Wasted Human Capital

Jerry Gregoire, CIO of Dell Computer (US), was scathing in his criticisms of the cynical use of IT as a whipping boy in times of corporate strife. "It seems that whenever corporate management discovers it must enter into another round of modernisation, the first reaction is to replace their computer chiefs," he says. As Gregoire sees it, the new CIO then moves to avoid confrontations with agglomerations of old practices by launching a program of modernisation. New applications are implemented, rendering existing programs "useless junk" which is euphemistically branded legacy software. "The very term 'legacy systems' is a construct; one of those verbal sledgehammers that are invented to imply bad and in need of immediate replacement," he says. And so products that absorbed over their life cycles a considerable amount of corporate expertise are lost forever. "The act of writing off the accumulated knowledge of prior years, whether in people or software, opens the door to those marketing, consulting and integration services all packaged up as the next miracle solution.

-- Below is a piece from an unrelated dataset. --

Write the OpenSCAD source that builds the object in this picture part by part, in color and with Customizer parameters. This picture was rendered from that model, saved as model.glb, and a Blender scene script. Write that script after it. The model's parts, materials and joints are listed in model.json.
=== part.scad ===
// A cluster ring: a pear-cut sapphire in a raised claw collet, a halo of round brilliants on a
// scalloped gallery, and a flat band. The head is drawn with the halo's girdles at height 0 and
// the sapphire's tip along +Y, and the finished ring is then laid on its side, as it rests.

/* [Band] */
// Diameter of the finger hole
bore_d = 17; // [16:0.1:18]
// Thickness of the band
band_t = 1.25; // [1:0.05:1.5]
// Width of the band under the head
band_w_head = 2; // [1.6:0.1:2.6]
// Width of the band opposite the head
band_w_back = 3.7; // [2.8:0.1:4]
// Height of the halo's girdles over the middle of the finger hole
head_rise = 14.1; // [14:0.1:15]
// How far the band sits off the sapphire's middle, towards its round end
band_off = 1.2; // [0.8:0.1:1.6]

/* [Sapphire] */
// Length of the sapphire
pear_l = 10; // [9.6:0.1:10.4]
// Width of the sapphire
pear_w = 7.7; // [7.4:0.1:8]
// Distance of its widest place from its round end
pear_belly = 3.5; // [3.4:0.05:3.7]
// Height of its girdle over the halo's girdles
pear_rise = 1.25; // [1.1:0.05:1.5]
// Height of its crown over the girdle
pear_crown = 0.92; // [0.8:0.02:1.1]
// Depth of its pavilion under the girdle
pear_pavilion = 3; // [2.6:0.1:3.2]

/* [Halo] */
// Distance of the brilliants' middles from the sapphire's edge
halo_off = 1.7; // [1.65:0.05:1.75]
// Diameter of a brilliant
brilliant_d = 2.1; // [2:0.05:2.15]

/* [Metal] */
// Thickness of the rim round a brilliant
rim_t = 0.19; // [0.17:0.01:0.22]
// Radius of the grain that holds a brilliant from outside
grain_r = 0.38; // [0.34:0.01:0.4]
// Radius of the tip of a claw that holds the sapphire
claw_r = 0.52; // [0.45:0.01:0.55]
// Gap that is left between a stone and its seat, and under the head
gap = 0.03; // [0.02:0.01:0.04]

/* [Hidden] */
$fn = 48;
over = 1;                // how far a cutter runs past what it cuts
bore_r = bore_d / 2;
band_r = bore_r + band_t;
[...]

Unencumbered by maintenance and operating problems, there's a hope that these experienced mercenaries are more likely to get the job accomplished, while the talent that previously guarded the information assets of the organisation get the unglamorous custodial task of keeping the daily operations going while waiting for the newcomers to collect the prizes," he says. Gregoire is also highly critical of the cavalier attitudes some companies take to their IT staff, who all too frequently are retrenched without a qualm. "Cutting IT staff and getting rid of hundreds of person-years of accumulated skill and business knowledge seems to be a prevailing compulsion among large [companies] seeking to improve profitability. Unfortunately, shareholders and investors don't have a clue about the losses to the [company] whenever knowledge workers leave.

"There is no balance sheet write-off for human capital," Gregoire says.